The main features of the ZEB are:

  • A drop in replacement for heating demands of 3,000-12,000kWh - typically 2-3 bedroom modern homes and flats or maisonettes
  • No outside unit needed, but it does require more inside space than a gas boiler and, like a heat pump, needs a separate hot water cylinder
  • Works with existing radiators and heating controls
  • Self-programmes to charges during off-peak tariffs, keeping running costs low

Utilising low-cost electricity tariffs

Heat battery boilers are designed to charge up during off-peak times when certain electricity tariffs are much lower. For homes with a low heat demand under 12,000kWh per year this can reduce running costs in line with a gas boiler. For homes with a larger heat demand, the ZEB would need to charge a second time at peak time tariffs which would cost more than a gas boiler.

Most energy providers have at least one off-peak tariff. The most popular tariffs are via Octopus where off-peak charges are on a par with gas prices and sometimes lower, but only for those homes with a heat pump or electric vehicle. All households can access Octopus' Agile tariff where electricity prices can be very low but also much higher than standard tariffs. The ZEB can optimise for the lower tariff periods, however it is important that the homes' other electrical uses are also shifted to low cost periods.

Heat battery boilers v electric boilers

Households are increasingly considering electric boilers as an alternative to gas boilers. Available in compact, wall hung models, and even as a combi, they feel familiar and an easy step away from fossil fuels.

But beware, they will cost 3-4 times more per year to run than your gas boiler as they use peak rate electric (at the time of writing 27p per kWh) compared to gas at 7p per kWh. The tepeo on the other hand will cost 7.5-9.5p per kWh on the Octopus off-peak tariffs (but only if you have an electric vehicle).

This is because an electric boiler doesn’t have any storage capacity - meaning that when you want heating in the evening it has to take directly from the grid at peak times and at 27p per kWh. The ZEB stores the off-peak electricity as heat within its core at a lower cost and sends this around your home when your thermostat calls for it.

For those that want a combi boilers, again beware. Electric combis will only provide 3-6 litres per minute flow rates to your taps (compared with 9-16 litres per minute from a gas combi), which is not enough to run a decent shower or bath.

Helping ‘the Grid’

The National Grid has committed to decarbonising by 2035 which involves, amongst other things, renewable energy playing a much bigger part in our energy mix. The problem with renewable energy is that the sun doesn’t always shine and the wind doesn’t always blow when we want to be warm in our homes and sometimes it blows too much.

For example, on a windy night the grid may produce a surplus of electricity from windfarms because demand is so low. The grid needs to be able to store this electricity for later when demand is greater. The rise in home batteries and EV batteries provides the grid with lots of places to store surplus electricity and we are incentivised to do so with lower cost tariffs. However because we don’t yet have enough storage, some of this available energy goes to waste.

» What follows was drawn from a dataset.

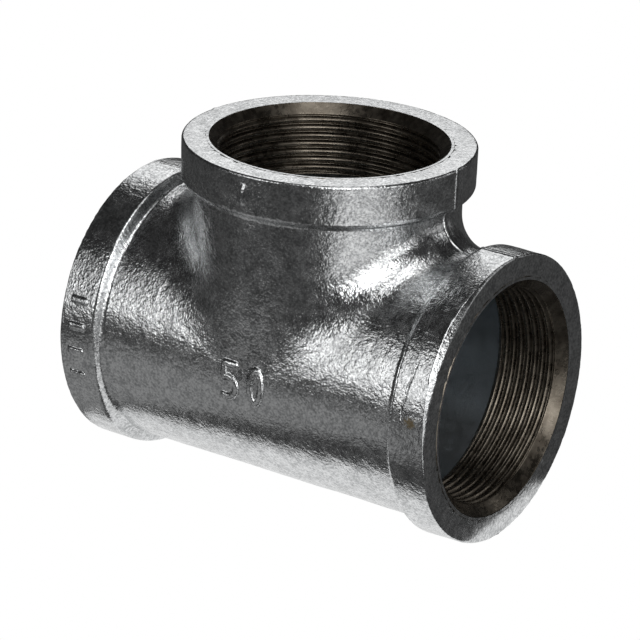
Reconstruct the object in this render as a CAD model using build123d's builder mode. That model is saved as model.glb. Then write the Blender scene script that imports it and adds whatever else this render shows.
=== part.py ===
"""Galvanised malleable-iron tee, 2 in (DN 50), three equal ports with female pipe threads.

Frame: millimetres, +Z up along the branch, +X along the run, the marked side towards -Y.
The origin is on the resting surface, straight under the point where the two axes cross.
"""

from build123d import *
from math import ceil, radians, tan
import os

# Driving dimensions: class 150 banded fitting, nominal size 2
CENTRE_TO_END = 57.15  # from the crossing of the axes to each face
BODY_RADIUS = 35.4  # outside of the run
NECK_RADIUS = 35.0  # outside of the branch neck
CROTCH_RADIUS = 9.0  # blend between the neck and the run
CHAMBER_RADIUS = 30.6  # cored inside, in the run and in the branch

BAND_RADIUS = 38.2
BAND_WIDTH = 10.8  # cylindrical part of the band
SHOULDER = 1.3  # axial length of the slope from the band down to the body
BAND_EDGE = 0.8  # rounding where the slope meets the band
FACE_EDGE = 0.4  # bevel round the machined face

# Pipe thread: 11 1/2 turns to the inch, 60 degree flanks
PITCH = 25.4 / 11.5
MINOR_RADIUS = 28.3  # the crests, a plain bore before tapping
THREAD_DEPTH = 1.25
ROOT_FLAT = 0.2
FLANK_ANGLE = 30.0  # from the radius to each flank
THREAD_LENGTH = 21.0  # from the face to the chamber
CLEARANCE = 0.1  # how far the cutting profile stands clear of the crests
MOUTH_RADIUS = 31.3  # countersink at the face, cut at 45 degrees

# Raised cast marks on the front
NUMERAL_HEIGHT = 10.5
NUMERAL_WIDTH = 5.0
NUMERAL_GAP = 3.2
STROKE = 1.6
MARK_RAISE = 0.6
PIP_SIZE = (3.4, 6.0)
BAR_SIZE = (1.8, 5.0)
BAR_COUNT = 4
BAR_STEP = 10.5  # degrees round the band from one bar to the next

RUN_HEIGHT = BAND_RADIUS  # the two run bands rest on the surface
CENTRE = (0, 0, RUN_HEIGHT)
BORE_END = THREAD_LENGTH - (CHAMBER_RADIUS - MINOR_RADIUS)  # depth where the crests stop

# Each port by name, as the plane of its face: normal outwards, local x towards -Y
PORTS = {
    "run_left": Plane((-CENTRE_TO_END, 0, RUN_HEIGHT), x_dir=(0, -1, 0), z_dir=(-1, 0, 0)),
    "run_right": Plane((CENTRE_TO_END, 0, RUN_HEIGHT), x_dir=(0, -1, 0), z_dir=(1, 0, 0)),
    "branch": Plane((0, 0, RUN_HEIGHT + CENTRE_TO_END), x_dir=(0, -1, 0), z_dir=(0, 0, 1)),
}
THREAD_NODES = {
    "run_left": "run_thread_left",
    "run_right": "run_thread_right",
    "branch": "branch_thread",
}


def front(radius, height):
    """A plane that faces -Y at this distance from the middle, x to the right and y up."""
    return Plane((0, -radius, height), x_dir=(1, 0, 0), z_dir=(0, -1, 0))


def turned(*outline, edge=0.0):
    """A closed outline of (radius, height) points turned round Z, with rims at -BAND_WIDTH rounded."""
    with BuildPart() as ring:
        with BuildSketch(Plane.XZ):
            with BuildLine():
                Polyline(*outline, close=True)
            make_face()
        revolve(axis=Axis.Z)
        if edge:
            rims = ring.edges().filter_by(GeomType.CIRCLE)
            fillet(rims.filter_by_position(Axis.Z, -BAND_WIDTH - 0.01, -BAND_WIDTH + 0.01), edge)
    return ring.part


def thread_turn(start):
    """One right-handed turn of the groove round Z, from this height up."""
    root = MINOR_RADIUS + THREAD_DEPTH
    depth = THREAD_DEPTH + CLEARANCE
    half_root = ROOT_FLAT / 2
    half_mouth = half_root + depth * tan(radians(FLANK_ANGLE))
    with BuildPart() as groove:
        with BuildLine():
            path = Helix(PITCH, PITCH, root, center=(0, 0, start))
        with BuildSketch(Plane(path @ 0, x_dir=(1, 0, 0), z_dir=path % 0)):
            with BuildLine():
                Polyline(
                    (0, -half_root),
                    (0, half_root),
                    (-depth, half_mouth),
                    (-depth, -half_mouth),
                    close=True,
                )
            make_face()
        sweep(path=path, is_frenet=True)
    return groove.part


def thread_ring():
    """The tapped layer of a port round Z, its face at 0: crests, groove, countersunk mouth."""
    turns = ceil(THREAD_LENGTH / PITCH) + 2
    with BuildPart() as ring:
        add(
            turned(
                (MINOR_RADIUS, MINOR_RADIUS - MOUTH_RADIUS),
                (CHAMBER_RADIUS, CHAMBER_RADIUS - MOUTH_RADIUS),
                (CHAMBER_RADIUS, -THREAD_LENGTH),
                (MINOR_RADIUS, -BORE_END),
            )
        )
        add([thread_turn((1 - turn) * PITCH) for turn in range(turns)], mode=Mode.SUBTRACT)
    return ring.part


def size_numeral():
    """The nominal size, 50, in raised strokes on the front of the run."""
    top = (NUMERAL_HEIGHT - STROKE) / 2
    half = (NUMERAL_WIDTH - STROKE) / 2
    five = -(NUMERAL_WIDTH + NUMERAL_GAP) / 2
    zero = -five
    with BuildPart() as numeral:
        with BuildSketch(front(BODY_RADIUS + MARK_RAISE, RUN_HEIGHT)):
            with BuildLine():
                Polyline((five + half, top), (five - half, top), (five - half, top * 0.15))
                ThreePointArc(
                    (five - half, top * 0.15),
                    (five + half + STROKE / 3, -top * 0.4),
                    (five - half, -top),
                )
            trace(line_width=STROKE)
            with Locations((zero, 0)):
                Ellipse(half + STROKE / 2, top + STROKE / 2)
                Ellipse(half - STROKE / 2, top - STROKE / 2, mode=Mode.SUBTRACT)
        extrude(amount=-3 * STROKE)
        with Locations(Location(CENTRE, (0, 90, 0))):
            Cylinder(BODY_RADIUS + MARK_RAISE, CENTRE_TO_END, mode=Mode.INTERSECT)
    return numeral.part


def branch_pip():
    """A plain oval pip on the front of the branch band."""
    with BuildPart() as pip:
        height = RUN_HEIGHT + CENTRE_TO_END - BAND_WIDTH / 2
        with BuildSketch(front(BAND_RADIUS + MARK_RAISE, height)):
            Ellipse(PIP_SIZE[0] / 2, PIP_SIZE[1] / 2)
        extrude(amount=-2 * STROKE)
    return pip.part


def band_bars():
    """A row of plain raised bars on the front of the left run band."""
    middle = -CENTRE_TO_END + BAND_WIDTH / 2
    with BuildPart() as bars:
        for number in range(BAR_COUNT):
            turn = (number - (BAR_COUNT - 1) / 2) * BAR_STEP
            spoke = Location((middle, 0, RUN_HEIGHT), (turn, 0, 0))
            with Locations(spoke * Location((0, -BAND_RADIUS - MARK_RAISE + STROKE, 0))):
                Box(BAR_SIZE[1], 2 * STROKE, BAR_SIZE[0])
    return bars.part


os.makedirs("parts", exist_ok=True)

# The shapes that every port shares, round Z with the face at height 0
band = turned(
    (CHAMBER_RADIUS, 0),
    (BAND_RADIUS - FACE_EDGE, 0),
    (BAND_RADIUS, -FACE_EDGE),
    (BAND_RADIUS, -BAND_WIDTH),
    (NECK_RADIUS, -BAND_WIDTH - SHOULDER),
    (CHAMBER_RADIUS, -BAND_WIDTH - SHOULDER),
    edge=BAND_EDGE,
)
countersink = turned((0, 0), (MOUTH_RADIUS, 0), (0, -MOUTH_RADIUS))
port_thread = thread_ring()

with BuildPart() as tee_casting:
    with BuildSketch(Plane.YZ.offset(-CENTRE_TO_END)):
        with Locations((0, RUN_HEIGHT)):
            Circle(BODY_RADIUS)
    extrude(amount=2 * CENTRE_TO_END)
    with BuildSketch(Plane.XY.offset(RUN_HEIGHT)):
        Circle(NECK_RADIUS)
    extrude(amount=CENTRE_TO_END)
    round_or_straight = (GeomType.LINE, GeomType.CIRCLE)
    crotch = tee_casting.edges().filter_by(lambda edge: edge.geom_type not in round_or_straight)
    fillet(crotch, CROTCH_RADIUS)
    for port in PORTS.values():
        add(port.location * band)
    add(size_numeral())
    add(branch_pip())
    add(band_bars())
    for port in PORTS.values():
        with BuildSketch(port):
            Circle(CHAMBER_RADIUS)
        extrude(amount=-CENTRE_TO_END, mode=Mode.SUBTRACT)
        add(port.location * countersink, mode=Mode.SUBTRACT)
tee_casting.part.label = "tee_casting"
export_step(tee_casting.part, "parts/tee_casting.step")

for port_name, port in PORTS.items():
    with BuildPart() as thread:
        add(port.location * port_thread)
    thread.part.label = THREAD_NODES[port_name]
    export_step(thread.part, f"parts/{thread.part.label}.step")
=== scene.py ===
"""Visual model of a galvanised malleable-iron pipe tee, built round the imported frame.

The casting is meshed from a distance function, so that its cast fillets, shoulders, marks and
mould line are one skin. The three tapped layers are turned meshes with a real thread.
Lengths inside the script are millimetres from the crossing of the axes, unless a comment says metres.
"""

import math

import bmesh
import bpy
import numpy as np
from mathutils import Matrix, Vector


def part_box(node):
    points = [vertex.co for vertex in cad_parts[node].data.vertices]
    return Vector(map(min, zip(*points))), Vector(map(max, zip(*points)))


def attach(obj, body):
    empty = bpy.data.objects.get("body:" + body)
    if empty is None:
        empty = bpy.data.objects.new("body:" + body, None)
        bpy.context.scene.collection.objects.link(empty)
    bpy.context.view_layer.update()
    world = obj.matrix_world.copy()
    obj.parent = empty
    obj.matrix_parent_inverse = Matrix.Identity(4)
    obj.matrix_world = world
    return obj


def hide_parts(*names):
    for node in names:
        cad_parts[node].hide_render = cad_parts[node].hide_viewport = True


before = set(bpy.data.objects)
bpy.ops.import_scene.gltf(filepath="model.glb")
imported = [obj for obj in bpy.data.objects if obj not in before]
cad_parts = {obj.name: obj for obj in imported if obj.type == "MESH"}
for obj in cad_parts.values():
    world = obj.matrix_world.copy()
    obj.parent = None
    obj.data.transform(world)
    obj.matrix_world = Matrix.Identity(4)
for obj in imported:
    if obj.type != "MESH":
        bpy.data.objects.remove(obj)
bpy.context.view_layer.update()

MM = 0.001

# ---------------------------------------------------------------- dimensions from the frame
casting_low, casting_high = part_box("tee_casting")
branch_low, branch_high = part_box("branch_thread")
END = casting_high[0] / MM  # from the crossing of the axes to each face
RUN_HEIGHT = casting_high[2] / MM - END  # the run axis above the floor
CROSSING = np.array((0, 0, RUN_HEIGHT))
BAND_RADIUS = RUN_HEIGHT  # the two run bands rest on the floor
CHAMBER_RADIUS = branch_high[0] / MM
THREAD_LENGTH = (casting_high[2] - branch_low[2]) / MM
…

In the right homes, heat batteries have an important role to play in providing grid flexibility and harnessing electricity from green sources such as windfarms when it is available.

Speeding up decarbonisation

Electricity is still produced using gas as well as solar, windfarms and nuclear sources. All the time we continue to use gas to generate electricity we are only partly decarbonising our energy use.

However, there are times when a large % of electricity is produced using only renewable sources which generate a surplus during off-peak periods. Heat batteries have the potential to identify when electricity is cheapest and charge up during these times, making the most of the surplus and ensuring that it doesn’t go to waste and supporting decarbonising the grid.